次に、セルフメディケーション税制とは、ざっくりいうと「健康の維持増進及び疾病の予防への取組として一定の取組」(※1)を行っている場合に、スイッチOTC医薬品(※2)の購入費について、1.2万円を超える部分(上限8.8万円まで)を所得控除できるというものです。

※1:特定健康診査、予防接種、定期健康診断、健康診査、がん検診
※2:要指導医薬品及び一般用医薬品のうち、医療用から転用された医薬品

例えば、課税所得400万円で、対象となる医薬品を2万円購入した場合、8千円(=2万円-1.2万円)が所得から控除され、所得税1,600円、個人住民税800円の減税効果があります。

(出所)厚生労働省「セルフメディケーション税制(医療費控除の特例)について」より抜粋

◆インフルエンザの予防接種料はバカにならない

インフルエンザの予防接種料は、世帯全体でみるとそれなりの金額になります。

高齢者については、自治体からの補助もあるようですが、子どもがいる世帯の場合で、特に12歳以下のお子さんがいる場合は、接種回数が2回ということもあり、費用もかさみます。

例えば、予防接種料金が1回3000円として、4人家族(12歳以下の子ども2人)の場合、世帯全体で18,000円もワンシーズンにかかる計算です。

それなりの額ではないでしょうか。

◆インフルエンザの予防接種料はセルフメディケーション税制の対象なのか?

結論から言うと、インフルエンザの予防接種料はセルフメディケーション税制の「所得控除」対象ではありません。

ただし、「所得控除」対象ではありませんが、「健康の維持増進及び疾病の予防への取組として一定の取組」の要件には該当します。

ここがポイントですね。

順を追わずに一足飛びに読んでしまうと、あたかもインフルエンザ予防接種料がセルフメディケーション税制で所得控除できるかのように誤解してしまいますので注意が必要です。(恥ずかしながら、私もそういう理解でいました。。)

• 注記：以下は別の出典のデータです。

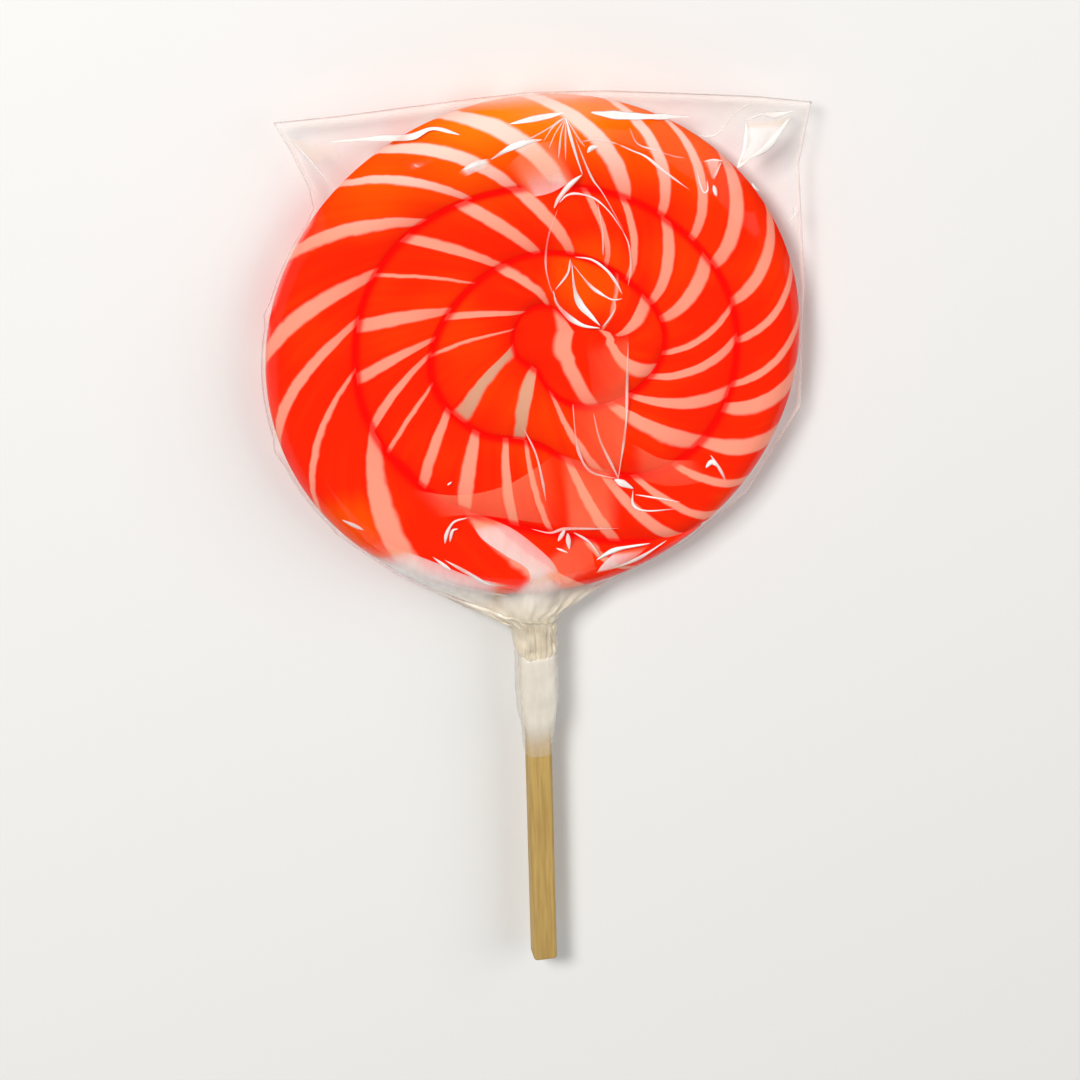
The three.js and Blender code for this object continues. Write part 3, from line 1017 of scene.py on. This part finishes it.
TOP_LINES = (
    (0.9, 0.4, 0.95, ((-31.5, 39.5), (-24.0, 39.5), (-19.0, 39.5), (-15.5, 40.5), (-11.5, 39.7))),
    (0.5, 0.3, 0.5, ((-37.5, 40.5), (-34.5, 37.0), (-32.0, 33.5))),
    (0.6, 0.3, 0.9, ((-4.0, 40.8), (0.0, 41.2), (4.9, 41.5))),
    (0.9, 0.4, 1.0, ((9.0, 41.0), (12.0, 40.3), (17.0, 39.3), (25.0, 38.0))),
    (0.9, 0.4, 1.0, ((-11.5, 34.7), (-9.5, 35.4), (-7.5, 35.6))),
    (1.1, 0.4, 0.95, ((-7.3, 35.9), (-4.6, 37.3), (-1.8, 38.1), (0.9, 38.3))),
    (0.7, 0.35, 0.9, ((7.8, 35.5), (8.5, 36.2), (9.5, 36.3))),
    (0.5, 0.3, 0.8, ((12.9, 36.2), (15.0, 35.0), (17.1, 33.8), (19.7, 31.3), (23.9, 27.6))),
    (0.3, 0.25, 0.55, ((14.8, 38.3), (15.8, 36.0), (18.3, 34.7), (21.6, 33.2), (23.4, 32.6))),
    (0.4, 0.3, 0.75, ((25.2, 30.9), (25.5, 28.8), (26.1, 27.0), (26.8, 27.2), (26.8, 28.7))),
    (0.5, 0.3, 0.8, ((26.4, 31.5), (28.0, 31.5), (29.6, 31.1))),
    (0.45, 0.3, 0.6, ((29.4, 31.0), (28.6, 29.8), (27.9, 28.7))),
    (0.7, 0.3, 0.7, ((27.8, 27.8), (28.2, 26.0))),
    (0.45, 0.3, 0.7, ((34.2, 27.0), (34.8, 26.0), (35.6, 25.2))),
)
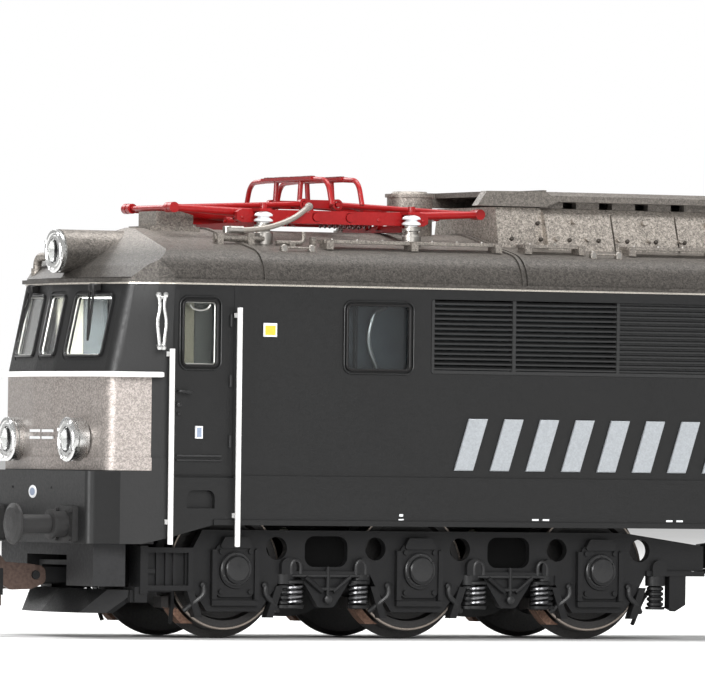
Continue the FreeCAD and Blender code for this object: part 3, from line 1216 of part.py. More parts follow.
def main():
    os.makedirs("parts", exist_ok=True)
    root_parts = [
        body_shell, roof_panel, window_glazing, air_grilles, side_handrails, front_handrails, wipers,
        wind_deflectors, headlamp_bezels, headlamp_lenses, buffers, cab_interiors, chassis_frame, body_screws,
        motor_can, armature, flywheels, circuit_board, resistor_box, resistor_lid, roof_walkways, roof_fittings,
        insulators, pantograph_frames, pantograph_cables,
    ]
    for maker in root_parts:
        save(maker.__name__, maker())
    save("coupler_pockets", group(at_both_ends([coupler_pocket()])))
    for end, sign in (("front", -1), ("rear", 1)):
        centre = sign * BOGIE_X
        save("bogie_frame_" + end, bogie_frame(centre, sign > 0))
        save("bogie_gearbox_" + end, gearbox(centre))
        save("brake_shoes_" + end, brake_shoes(centre, sign))
        save("worm_" + end, worm(centre, -sign))
        save("worm_wheel_" + end, worm_wheel(centre))
        save("idler_outer_" + end, idler(centre, sign))
        save("idler_inner_" + end, idler(centre, -sign))
        save("wheelset_outer_" + end, wheelset(centre + sign * AXLE_PITCH, axle_gear_angle(sign)))
        save("wheelset_middle_" + end, wheelset(centre, None))
        save("wheelset_inner_" + end, wheelset(centre - sign * AXLE_PITCH, axle_gear_angle(-sign)))
        arm, bail = coupler_arm(), coupler_bail()
        save("coupler_arm_" + end, arm if sign > 0 else mirror_x(arm))
        save("coupler_bail_" + end, bail if sign > 0 else mirror_x(bail))
        pan = sign * PANTOGRAPH_X
        save("lower_arm_outer_" + end, lower_arm(pan, sign))
        save("lower_arm_inner_" + end, lower_arm(pan, -sign))
        save("upper_arm_outer_" + end, upper_arm(pan, sign, RUNNING_FIT, (0.22, 0.86)))
        save("upper_arm_inner_" + end, upper_arm(pan, -sign, 2 * RUNNING_FIT, (0.56, 0.94)))
        save("pantograph_head_" + end, pantograph_head(pan))


main()
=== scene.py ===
import json
import math

import bmesh
import bpy
import numpy as np
from mathutils import Matrix, Vector, geometry


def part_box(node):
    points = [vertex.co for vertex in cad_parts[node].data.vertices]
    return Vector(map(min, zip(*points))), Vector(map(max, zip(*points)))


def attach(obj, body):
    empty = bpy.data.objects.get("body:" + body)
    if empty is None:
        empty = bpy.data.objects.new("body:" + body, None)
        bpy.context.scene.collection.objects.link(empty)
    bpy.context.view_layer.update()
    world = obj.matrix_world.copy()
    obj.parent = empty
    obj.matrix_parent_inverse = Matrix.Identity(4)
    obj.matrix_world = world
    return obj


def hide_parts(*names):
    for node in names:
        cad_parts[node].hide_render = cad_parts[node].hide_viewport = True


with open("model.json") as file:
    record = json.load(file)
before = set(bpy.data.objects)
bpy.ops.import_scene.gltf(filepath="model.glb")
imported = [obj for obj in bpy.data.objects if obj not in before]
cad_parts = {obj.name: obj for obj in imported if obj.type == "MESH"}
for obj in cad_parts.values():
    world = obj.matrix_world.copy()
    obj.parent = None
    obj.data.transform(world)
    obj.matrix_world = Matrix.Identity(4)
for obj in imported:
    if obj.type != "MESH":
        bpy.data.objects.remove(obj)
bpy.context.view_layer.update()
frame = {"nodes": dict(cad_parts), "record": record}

# Everything is in metres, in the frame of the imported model. Sizes below are written in millimetres
# and multiplied by MM where they are used. The front end is at -X.
MM = 0.001
ENDS = {"front": -1, "rear": 1}
AXLES = ("outer", "middle", "inner")
SIDES = (-1, 1)
UP = (0, 0, 1)
# Panes further from the middle than these are door windows and windscreens.
DOOR_PANE_X, SCREEN_X = 60.0, 80.0


# ---------------- node helpers
class Paint:
    """Builds one procedural material: grain and blotches drive colour, roughness and bump."""

    def __init__(self, name):
        self.made = bpy.data.materials.new(name)
        self.made.use_nodes = True
        self.nodes = self.made.node_tree.nodes
        self.links = self.made.node_tree.links
        self.shader = self.nodes["Principled BSDF"]
        self.place = self.nodes.new("ShaderNodeTexCoord").outputs["Object"]

    def constant(self, **values):
        """Sets shader inputs to plain values, each by a short name."""
        names = {"metallic": "Metallic", "coat": "Coat Weight", "specular": "Specular IOR Level", "ior": "IOR",
                 "transmission": "Transmission Weight"}
        for key, value in values.items():
            self.shader.inputs[names[key]].default_value = value
        return self

    def node(self, kind, **inputs):
        """New node; each input is a plain value or a socket to link, with _ for a space in its name."""
        made = self.nodes.new("ShaderNode" + kind)
        for name, value in inputs.items():
            socket = made.inputs[name.replace("_", " ")]
            if isinstance(value, bpy.types.NodeSocket):
                self.links.new(value, socket)
            else:
                socket.default_value = value
        return made

    def noise(self, grain, detail=2.0, stretch=(1, 1, 1)):
        """Noise value whose features are about grain millimetres across."""
        mapping = self.node("Mapping", Vector=self.place, Scale=[1 / (grain * MM * s) for s in stretch])
        texture = self.node("TexNoise", Vector=mapping.outputs["Vector"], Scale=1.0, Detail=detail)
        return texture.outputs["Fac"]

    def flakes(self, size):
        """Random value per metal flake of about size millimetres."""
        cells = self.node("TexVoronoi", Vector=self.place, Scale=1 / (size * MM))
        return self.node("SeparateColor", Color=cells.outputs["Color"]).outputs["Red"]

    def math(self, operation, a, b=0.0, c=0.0):
        """Result of a math node; each operand is a number or a socket."""
        made = self.nodes.new("ShaderNodeMath")
        made.operation = operation
        for socket, value in zip(made.inputs, (a, b, c)):
            if isinstance(value, (int, float)):
                socket.default_value = value
            else:
                self.links.new(value, socket)
        return made.outputs["Value"]

    def axes(self):
        """Object coordinates, which are the frame's own metres."""
        split = self.node("SeparateXYZ", Vector=self.place)
        return [split.outputs[axis] for axis in "XYZ"]

    def ramp(self, factor, stops):
        """Colour ramp through (position, colour) stops."""
        made = self.node("ValToRGB", Fac=factor)
        elements = made.color_ramp.elements
        while len(elements) < len(stops):
            elements.new(0.5)
        for element, (position, colour) in zip(elements, stops):
            element.position = position
            element.color = (*colour, 1.0)
        return made.outputs["Color"]

    def blend(self, factor, a, b):
        """Colour a where factor is 0 and colour b where it is 1."""
        made = self.nodes.new("ShaderNodeMix")
        made.data_type = "RGBA"
        self.links.new(factor, made.inputs["Factor"])
        self.links.new(a, made.inputs["A"])
        self.links.new(b, made.inputs["B"])
        return made.outputs["Result"]

    def spread(self, factor, low, high):
        """Maps a value that lies mostly between 0.3 and 0.7 onto low to high."""
        made = self.node("MapRange", Value=factor, From_Min=0.3, From_Max=0.7, To_Min=low, To_Max=high)
        return made.outputs["Result"]

    def colour(self, socket):
        """Links the shader's colour."""
        self.links.new(socket, self.shader.inputs["Base Color"])

    def rough(self, socket):
        """Links the shader's roughness."""
        self.links.new(socket, self.shader.inputs["Roughness"])

    def bump(self, height, depth):
        """Bump of depth millimetres."""
        made = self.node("Bump", Height=height, Strength=1.0, Distance=depth * MM)
        self.links.new(made.outputs["Normal"], self.shader.inputs["Normal"])


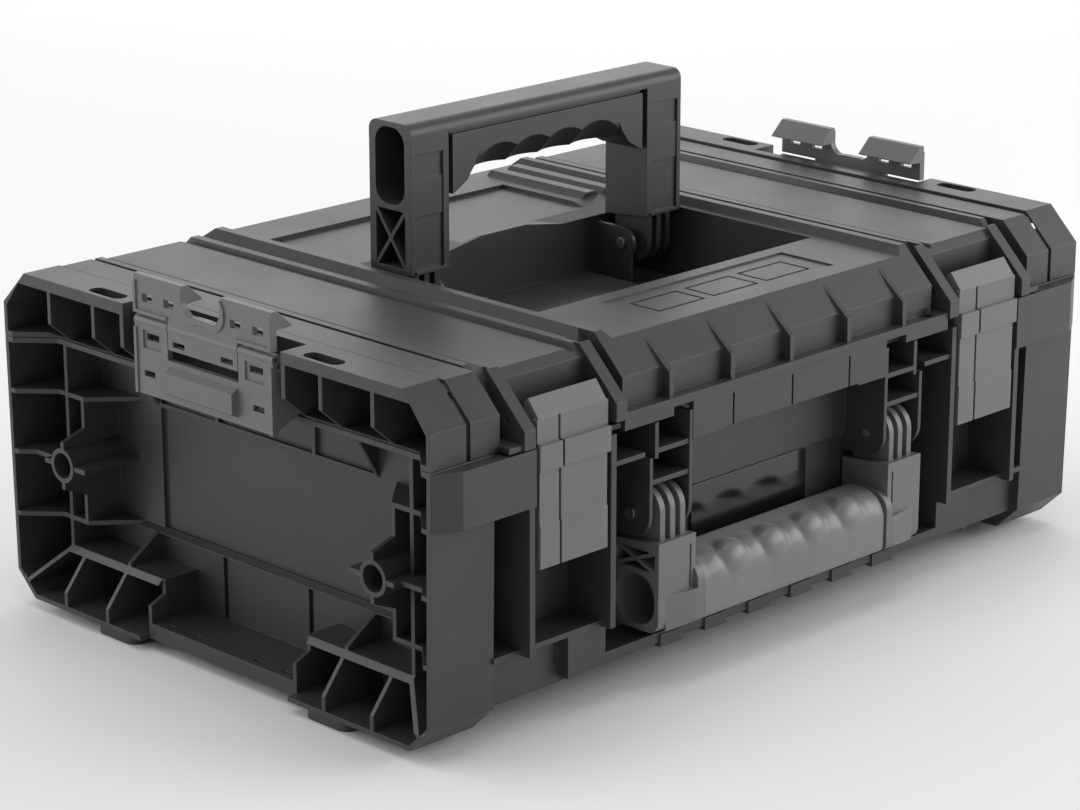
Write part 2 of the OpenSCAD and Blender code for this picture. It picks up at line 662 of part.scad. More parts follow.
module lid_cuts() {
    // Latch pockets
    both_x() block(latch_x - lug_gap / 2, latch_x + lug_gap / 2, -face_y - over, -pocket_y,
        lid_z - 2 * over, pocket_top);
    both_x() lid_setback(latch_x - lug_gap / 2, latch_x + lug_gap / 2, lid_z, set_line);
    // Deep slots between the lugs and the blocks beside them
    both_x() lid_setback(centre_block_x, latch_x - lug_gap / 2 - over, flange_top, slot_line);
    both_x() lid_setback(latch_x + lug_gap / 2 + over, block2_x, flange_top, slot_line);
    // Notch in the flange's front edge
    block(-37, -26.5, -flange_y - over, -flange_y + 2, flange_top - 2, flange_top + over);
    // Narrow groove beside the end blocks, down the chamfers and the faces
    both_x() along_x(end_block_x - 2.5, end_block_x) difference() {
        polygon(lid_cross(-over, lid_z - over, lid_top + 2 * over));
        polygon(lid_cross(edge_groove, lid_z - 2 * over, lid_top + 3 * over));
    }
    // Light panel behind the recess
    block(-95, 65, recess_back + wall, 103, mid_top - 2, lid_top + over);
    // Badge strip: a stepped border and three plain frames
    block(-60, 63, -119.5, -87, mid_top - 0.8, lid_top);
    for (x = [-51.3, -15, 21.3]) difference() {
        block(x, x + 31, -114.5, -95.5, mid_top - 1.6, lid_top);
        block(x + 1.5, x + 29.5, -113, -97, mid_top - 2, lid_top);
    }
    // Slots for the strap or the clips of a case on top
    both_x() both_y() translate([end_x - 6.2, foot_y, lid_top - 4])
        linear_extrude(4 + over) stadium(23, 8);
    // Padlock hole in the flange
    translate([100, -flange_y + 5, flange_z - over]) cylinder(h = 8, d = 7);
}

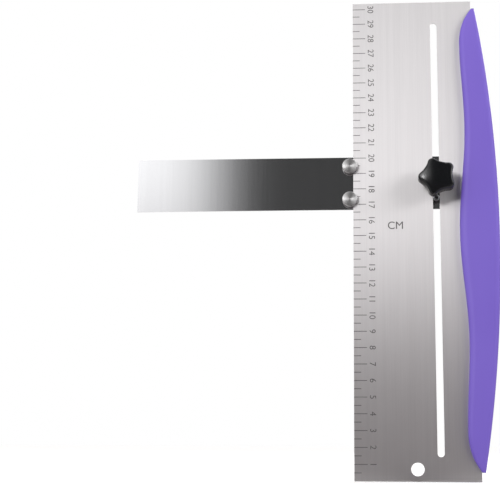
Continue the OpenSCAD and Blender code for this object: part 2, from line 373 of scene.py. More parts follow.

国の資料をきちんと確認していなかった私が悪いのですが、ちょっとややこしいですね。

◆まとめ

今回はセルフメディケーション税制において、インフルエンザ予防接種料は、「一定の取組」の要件には該当するものの、それ自体が所得控除対象となるわけではないことを確認しました。

セルフメディケーション税制は、健康の維持増進及び疾病の予防のために創設された制度ということで、取組み自体はとてもよいものだと感じますが、今のところ複雑な割には微妙な制度という感じが個人的にはちょっとしています。

今後、インフルエンザの予防接種料まで所得控除に踏み込んでもらえると、ありがたいですね。

ご一読くださりありがとうございました。